The thing that impressed me most with MacIntyre’s great work (the so-called 'Trilogy' of "After Virtue", then "Whose Justice?, Which Rationality?", and finally, this book, "Three Rival Versions of Moral Inquiry: Encyclopaedia, Genealogy, and Tradition") is his discussion of the importance of ‘coherence’ in a Tradition. By ‘coherence’ I mean (and I believe he means something like this too) that those adept in the philosophical basis of any tradition, though they cannot answer everything, can agree on what the fundamental questions are and how one methodologically proceeds to attempt to answer them within a given tradition. ...Philosophical coherence, it seems, even in this limited methodological sense, demands that the modern world must (somehow) become one, that is to say, it must have only one Tradition.
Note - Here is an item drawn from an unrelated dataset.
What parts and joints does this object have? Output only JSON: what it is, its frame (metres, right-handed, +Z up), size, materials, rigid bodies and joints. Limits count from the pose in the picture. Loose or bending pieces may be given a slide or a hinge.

I would add that since MacIntyre maintains that there can be, and indeed must be, many differences of opinion between adherents of a tradition, that it follows that this 'Trilogy' must not be understood as a call for a single World State or society. A successfully universal world-tradition will have many different 'flavors' amongst many different peoples and polities.

The previous book in this Trilogy was titled "Whose Justice? Which Rationality?" And oh God! Those are indeed the questions today since there are so many incommensurable philosophical and religious traditions... But if there can be no adequate understanding between rival theories, as MacIntyre is often in that earlier book at pains to show, then - what? Well, then one wonders exactly how we fragmented late moderns can choose the Aristotelian-Thomist Tradition (as MacIntyre certainly wants) except by a Nietzschean act of Will. It would still seem that one cannot initially base practical activity (or lived choices) upon mere theory. Just as Plato wrote a Prelude to the Law (I am, of course, alluding to the late dialogue, "The Laws") that was itself not merely a law, and Hegel wrote a Preface to his "Phenomenology" that was not, and could not possibly be, entirely phenomenological, - so too one suspects that MacIntyre is here forced to write a 'preamble' to a 'hegemonic' Thomist Tradition that is not fully Thomist.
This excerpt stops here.